There was a time that everything I owned fit in a cigar box, and a time before that that everything was borrowed except a single magazine -- a Better Homes & Gardens special about flowers, which I think I still have somewhere. Now I could live fairly comfortably with my own things, even if you took away everything I share with my housemates...but I still haven't really gotten comfortable with owning more things than I can carry on my back. It's not that I would necessarily prefer not to have blankets or a kettle or a spare pair of shoes -- indeed, it's very convenient -- but I just feel...weird about it. When I had very little, everything that I had mattered. Now there are things that I forget about for months in end.
Maybe I am what I possess, and I have trouble keeping track of what I am when I possess too much.
On the other hand, without possessing anything...I left no footprint on the world.
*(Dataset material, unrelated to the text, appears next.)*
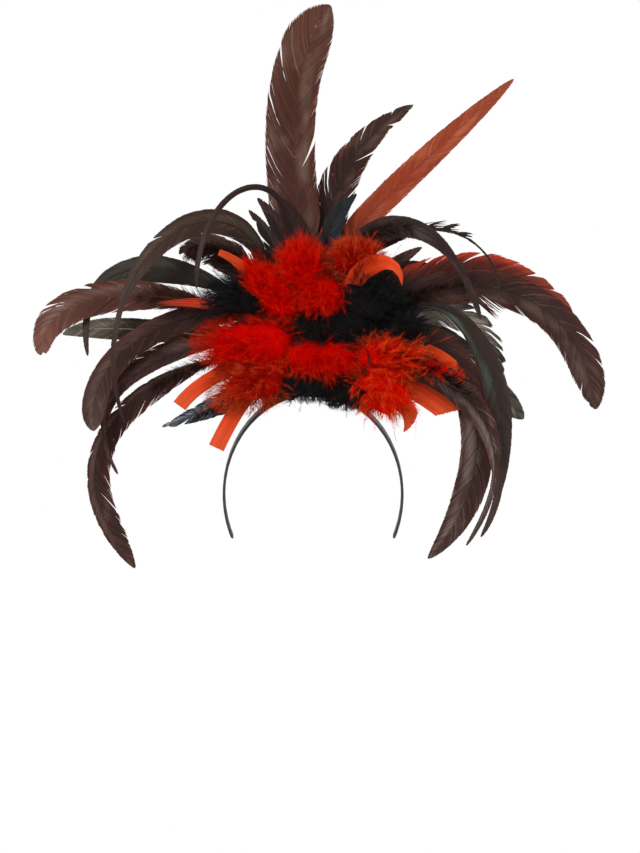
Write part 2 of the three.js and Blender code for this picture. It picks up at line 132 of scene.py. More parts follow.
def placeStrands(form, spine, side, face, half, thick, along, across, tone, mapHalf=0.0, slot=0):
    # spine, side and face are count x stations x 3; half, thick, along and across are count x stations
    k, (a, b) = form["station"], form["corner"].T
    half, thick, along, across = (np.broadcast_to(v, spine.shape[:2]) for v in (half, thick, along, across))
    mapHalf = np.broadcast_to(mapHalf, spine.shape[:2])
    places = spine[:, k] + side[:, k] * (half[:, k] * a)[..., None] + face[:, k] * (thick[:, k] * b)[..., None]
    count, size = places.shape[:2]
    triangles = form["triangles"][None] + (np.arange(count) * size)[:, None, None]
    return {
        "places": places.reshape(-1, 3),
        "triangles": triangles.reshape(-1, 3),
        "map": np.stack([along[:, k] + mapHalf[:, k] * a, across[:, k]], axis=-1).reshape(-1, 2),
        "tone": np.repeat(np.broadcast_to(tone, count), size),
        "slot": slot,
    }


def framesOf(spine, wanted):
    # side and face vectors for strands whose faces look toward wanted
    way = unit(np.gradient(spine, axis=1))
    side = unit(np.cross(wanted, way))
    return side, np.cross(way, side)


def leant(across, face, angle):
    # both turned about the strand by an angle in degrees
    turn = math.radians(angle)
    return across * math.cos(turn) + face * math.sin(turn), face * math.cos(turn) - across * math.sin(turn)


def makePiece(name, groups, materials, node, smooth=False):
    places = np.concatenate([g["places"] for g in groups]) * metre
    starts = np.cumsum([0] + [len(g["places"]) for g in groups[:-1]])
    triangles = np.concatenate([g["triangles"] + start for g, start in zip(groups, starts)])
    mesh = bpy.data.meshes.new(name)
    mesh.from_pydata(places.tolist(), [], triangles.tolist())
    corners = triangles.ravel()
    uv = np.concatenate([g["map"] for g in groups])[corners].clip(0.001, 0.999)
    mesh.uv_layers.new(name=mapName).uv.foreach_set("vector", uv.astype(np.float32).ravel())
    tone = mesh.attributes.new("tone", "FLOAT", "POINT")
    tone.data.foreach_set("value", np.concatenate([g["tone"] for g in groups]).astype(np.float32))
    slots = np.concatenate([np.full(len(g["triangles"]), g["slot"]) for g in groups])
    mesh.polygons.foreach_set("material_index", slots.astype(np.int32))
    mesh.polygons.foreach_set("use_smooth", np.full(len(slots), smooth))
    for material in materials:
        mesh.materials.append(material)
    mesh.update()
    piece = newObject(name, mesh)
    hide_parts(node)
    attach(piece, "root")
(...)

There was no proof in my home that I existed. Some of those first and least practical things were the most precious, like pieces of my identity made concrete. I lost three of them over the past two years -- a necklace, a metal pin, and a hairpin someone had engraved for me -- and each time I felt like I'd lost a part of myself. Maybe the items themselves didn't really deserve that kind of emotional attachment, but I think the places they came from did.
Why are we what we possess? Why does so much of me live in what I own? Why is it so important to me to know what belongs to me if my needs are taken care of anyway?